I made for our senior potluck and they all loved it. I made some small additions. Sub’d one can of tomato sauce with a can of Ro-Tel tomatoes and I added a couple spears of celery. I used golden potatoes and thought that 35 min. Was a little to long for them, they kind of fell apart. Think I will cook them separate next time. Thanks for the recipe..
Wow! made your recipe just as it read. I added frozen peas at the end. It turned out so good! Thank you for a great recipe….I’ll definitely be making this one again!

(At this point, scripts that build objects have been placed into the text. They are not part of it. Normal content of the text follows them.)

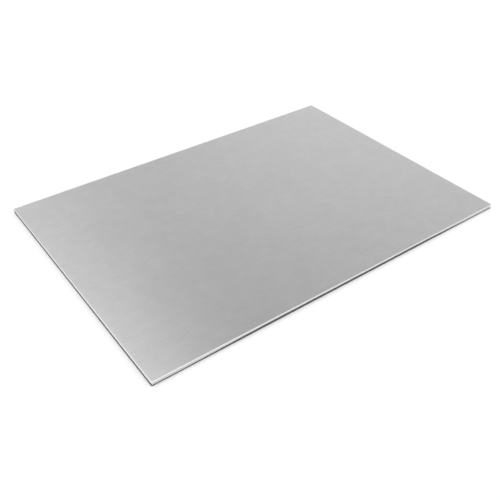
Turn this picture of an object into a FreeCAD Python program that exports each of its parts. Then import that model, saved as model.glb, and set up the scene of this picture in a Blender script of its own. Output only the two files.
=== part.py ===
"""Flat rectangular aluminium sheet, cut from stock and deburred all round.

The sheet lies flat, with +X along its length, +Y along its width and +Z up.
The origin is at the middle of the face that it rests on. Sizes are in millimetres.
"""

import FreeCAD, Part
import os

# The blank, as it is cut from stock.
SHEET_LENGTH = 420.0
SHEET_WIDTH = 300.0
SHEET_THICKNESS = 5.0

# The deburring: the four corners seen from above, then the sharp edge round each face.
CORNER_RADIUS = 1.2
TOP_EDGE_RADIUS = 0.6
BOTTOM_EDGE_RADIUS = 0.4

# Two heights nearer to each other than this are the same height.
SAME_HEIGHT = 1e-6


def edges_from_to(solid, lowest, highest):
    """Return the edges of a solid that start at one height and reach up to another."""
    found = []
    for edge in solid.Edges:
        starts_there = abs(edge.BoundBox.ZMin - lowest) < SAME_HEIGHT
        ends_there = abs(edge.BoundBox.ZMax - highest) < SAME_HEIGHT
        if starts_there and ends_there:
            found.append(edge)
    return found


def make_blank():
    """Return the blank, a square-edged plate whose underside is centred on the origin."""
    corner = FreeCAD.Vector(-SHEET_LENGTH / 2, -SHEET_WIDTH / 2, 0)
    return Part.makeBox(SHEET_LENGTH, SHEET_WIDTH, SHEET_THICKNESS, corner)


def make_sheet():
    """Return the finished sheet: the blank with its corners, then both its faces' edges, rounded."""
    blank = make_blank()
    cornered = blank.makeFillet(CORNER_RADIUS, edges_from_to(blank, 0, SHEET_THICKNESS))
    top_edges = edges_from_to(cornered, SHEET_THICKNESS, SHEET_THICKNESS)
    topped = cornered.makeFillet(TOP_EDGE_RADIUS, top_edges)
    return topped.makeFillet(BOTTOM_EDGE_RADIUS, edges_from_to(topped, 0, 0))


os.makedirs("parts", exist_ok=True)
make_sheet().exportStep("parts/sheet.step")
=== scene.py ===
"""The looks of a flat aluminium sheet, lying on a white studio floor.

The sheet is one piece. Its faces keep the fine grain of the rolling mill, and its four sides are
sheared: a bright rolled edge, a burnished band, and a torn band below, painted far darker than torn
metal as painted shade for the shadow in the gap under the edge.
"""

import logging
import math
from collections.abc import Callable
from dataclasses import dataclass
from enum import Enum

import bmesh
import bpy
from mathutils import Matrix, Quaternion, Vector


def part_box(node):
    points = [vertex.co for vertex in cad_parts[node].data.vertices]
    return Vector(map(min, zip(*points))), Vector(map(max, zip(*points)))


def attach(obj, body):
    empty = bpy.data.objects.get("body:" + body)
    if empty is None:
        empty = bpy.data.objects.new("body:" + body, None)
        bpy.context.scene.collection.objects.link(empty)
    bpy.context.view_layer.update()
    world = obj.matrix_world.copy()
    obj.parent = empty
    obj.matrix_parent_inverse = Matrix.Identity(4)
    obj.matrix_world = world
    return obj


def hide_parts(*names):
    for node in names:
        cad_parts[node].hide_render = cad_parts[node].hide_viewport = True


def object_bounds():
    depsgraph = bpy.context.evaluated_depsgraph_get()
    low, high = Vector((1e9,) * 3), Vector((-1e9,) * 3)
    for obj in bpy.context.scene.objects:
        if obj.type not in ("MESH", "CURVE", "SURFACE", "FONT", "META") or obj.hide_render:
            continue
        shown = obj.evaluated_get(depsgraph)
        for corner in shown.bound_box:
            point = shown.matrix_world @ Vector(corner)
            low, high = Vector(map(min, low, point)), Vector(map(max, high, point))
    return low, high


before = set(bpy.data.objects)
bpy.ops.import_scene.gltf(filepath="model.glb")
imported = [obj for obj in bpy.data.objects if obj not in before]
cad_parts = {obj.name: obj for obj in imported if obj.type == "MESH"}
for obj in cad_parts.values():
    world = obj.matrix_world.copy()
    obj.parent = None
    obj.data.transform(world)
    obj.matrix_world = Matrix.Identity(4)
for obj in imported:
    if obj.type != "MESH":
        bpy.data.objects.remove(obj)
CAD_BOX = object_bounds()

LOG = logging.getLogger("sheet")
SHEET_NODE = "sheet"
BODY = "root"
MM = 0.001

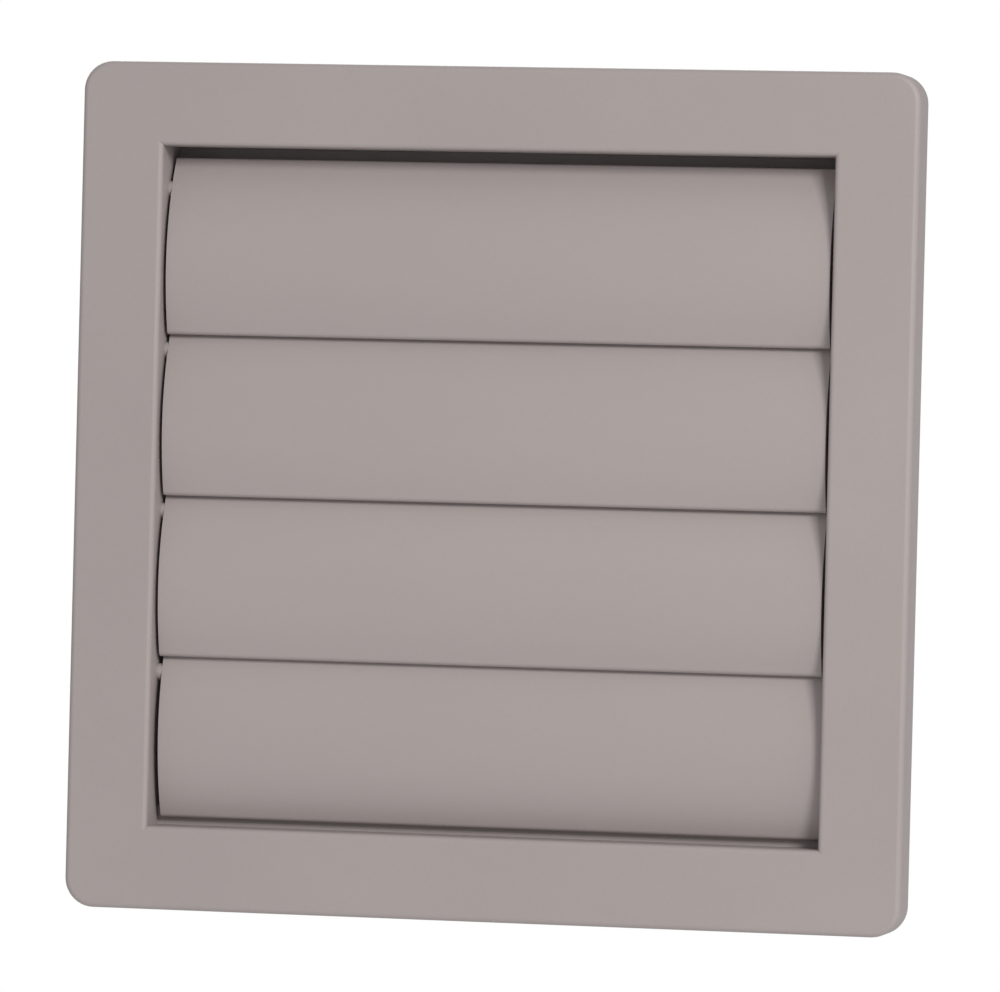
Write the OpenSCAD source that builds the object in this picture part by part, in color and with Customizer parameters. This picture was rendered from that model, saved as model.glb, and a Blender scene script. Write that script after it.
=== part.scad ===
// Louvred wall vent for a 100 mm duct.
// A square moulded cover holds four gravity flaps on pins. It snaps onto a wall plate with a round spigot.
// X runs across the vent, +Y runs into the wall and +Z is up. The origin is on the duct's axis, at the
// wall's surface. Depths are measured back from the front face of the cover.

/* [Cover] */
// Width and height of the square cover
cover_w = 154; // [150:1:190]
// Radius of the cover's corners, seen from the front
cover_corner_r = 5.3; // [4.5:0.1:8]
// Radius that rounds the cover's outer front edge
cover_edge_r = 1; // [0.5:0.1:2]
// Thickness of the cover's face
face_t = 2.2; // [1.6:0.1:3]
// Thickness of the rim that turns back round the cover
rim_t = 2; // [1.5:0.1:2.5]
// Depth of the rim, front face included
rim_depth = 9; // [8:0.1:12]
// Width and height of the square opening
opening_w = 123.7; // [112:0.1:127]
// Radius that rounds the front edge of the opening
opening_edge_r = 0.9; // [0.4:0.1:1.5]
// Thickness of the four walls round the opening
reveal_t = 2; // [1.5:0.1:2.5]

/* [Flaps] */
// Height of the gap between the opening and the top flap
top_gap = 2; // [1.2:0.1:3]
// Height of the gap between the bottom flap and the opening
bottom_gap = 1.5; // [1:0.1:2.5]
// Gap between a flap's end and the wall beside it
end_gap = 0.7; // [0.5:0.05:1.2]
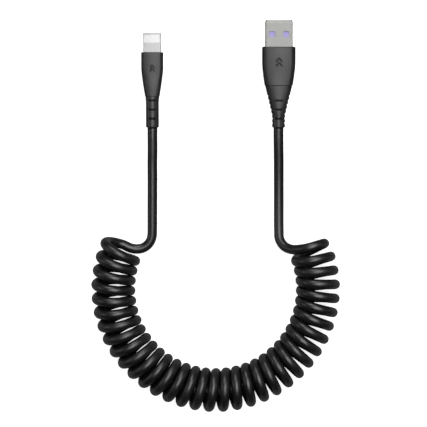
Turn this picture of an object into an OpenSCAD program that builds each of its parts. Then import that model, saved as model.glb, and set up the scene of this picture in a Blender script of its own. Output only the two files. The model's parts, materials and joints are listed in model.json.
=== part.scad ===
// Coiled charging cable lying flat: a charger plug and a phone plug, each on a straight lead,
// joined by a spring coil that is bent into an open ring.
// Millimetres, +Z up. The origin is on the surface, midway between the two plugs.
// Both plugs point along +Y. In a plug's own frame y = 0 is the front face of its housing,
// +Y leads out to the tip and z = 0 is the middle of its thickness.

/* [Cord] */
// Outer diameter of the cord
cord_d = 4.4; // [3.6:0.1:4.8]
// Outer diameter of the spring coil
coil_d = 20.4; // [18:0.2:23]
// Radius of the ring that the coil's centre line follows
ring_r = 47.1; // [44:0.1:52]
// Direction of the ring's end next to the phone plug, in degrees from +X
ring_from = 154; // [145:1:160]
// Direction of the ring's end next to the charger plug, in degrees from +X
ring_to = 387; // [380:1:392]
// Diameter of one insulated conductor
wire_d = 0.8; // [0.5:0.05:0.9]

/* [Layout] */
// Distance between the axes of the two plugs
plug_gap = 58; // [56:0.1:62]
// Distance from the origin back to the rear end of both strain reliefs
relief_end = 24.6; // [22:0.1:27]

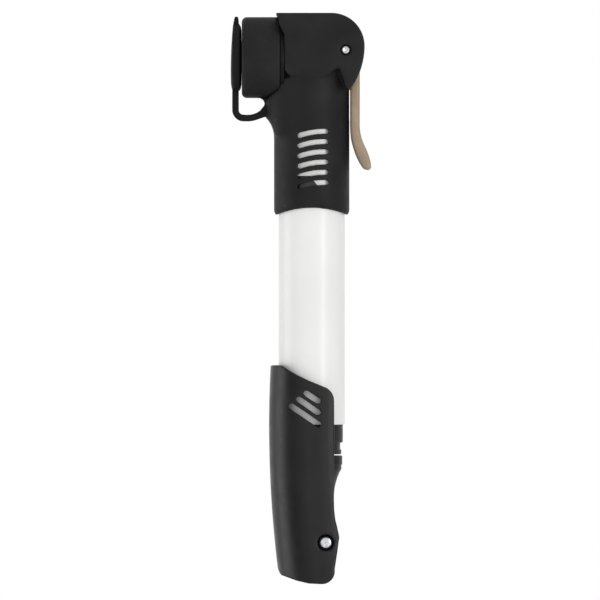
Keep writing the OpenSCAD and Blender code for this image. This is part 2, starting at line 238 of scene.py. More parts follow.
def moulded_plastic(name, colour, roughness, grain, depth, gloss=0.2, wear_and_highlight=0.5):
    """Injection-moulded plastic. The tool's spark-eroded cavity leaves a fine even grain, the melt's flow
    leaves faint clouds in tone and sheen, and the edges that stand out are painted lighter, partly as wear from
    handling and partly as a painted highlight along the rims."""
    cloud, scuff_and_highlight_patch, sheen_patch, wave, wave_depth = 14, 1.2, 5, 9, 0.05
    edge_low, edge_high = 0.515, 0.56
    material, shader, place = new_material(name, Specular_IOR_Level=gloss, IOR=PLASTIC_IOR)
    tone = mix_colours(patches(place, cloud, 3.0), rgba(colour), shade(colour, 1.5, 0.002))
    # the edges that stand out are painted lighter: part wear, part painted highlight along the rims
    edges = add_node(shader.id_data, "NewGeometry").outputs["Pointiness"]
    scuffs_and_painted_highlight = arithmetic("MULTIPLY", spread(edges, edge_low, edge_high, 0.0, wear_and_highlight),
                        noise(place, scuff_and_highlight_patch))
    tone = mix_colours(scuffs_and_painted_highlight, tone, shade(colour, 3, 0.02))
    sheen = patches(place, sheen_patch, 2.0, roughness - 0.05, roughness + 0.06, 0.3)
    colour_in(shader, tone, sheen)
    pits = add_node(place.id_data, "TexVoronoi", {
        "Vector": place, "Scale": per_mm(grain), "Randomness": 1.0}).outputs[0]
    first = dent(shader, noise(place, wave, 1.0), wave_depth, 0.4)
    dent(shader, pits, depth, 0.5, first)
    return material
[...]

I almost left out the tomato sauce as I don’t usually put it in my stew. But when I opened the pot and saw that rich creamy broth, I was glad it was in there. Very delicious and super easy to make. I didn’t use Italian seasoning, just salt, pepper and oregano.
This was very good tonight, it is 33 degree Fahrenheit with a “feels like temp of 26 degree f.” So I need something to warm us up since my husband works as a driver and he is outside all day.
Thank you, great comfort food🥰
Hi, could this be done in a crockpot?
I just made this tonight and followed recipe except no tomato sauce. I also followed someone else’s suggestion to cook 25 mins then release and add the veggies for 10 more minutes. They were not mushy and could probably have done for 6 or 7 more minutes instead of 10. It was delicious and everyone , even the 2 year old loved it. Also I added somw frozen peas at the end. So good. Thank you for this terrific recipe!!
very good but cut the Italian seasoning in 1/2 its overpowering the other flavors..
Loved it!!! I did use gold Yukon potato’s and I added 1 tablespoon on roux.
Made this tonight; the pressure cooker time was spot on. It did make four servings; enough leftover for lunches tomorrow. The only change I made to the recipe itself was that instead of using cornstarch, I added a couple of spoonfuls of potato flakes to thicken slightly instead. The stew was delicious and my husband has requested I make it again soon.
Flavor is great, I just wish the potatoes and carrots weren’t mushy. Maybe if I cut the pieces bigger? I’ll be trying it again!
Put it in later – I tried 25 minutes quick release then add Carrott and potato for maybe 2 mins. Still soft but not “mushy”.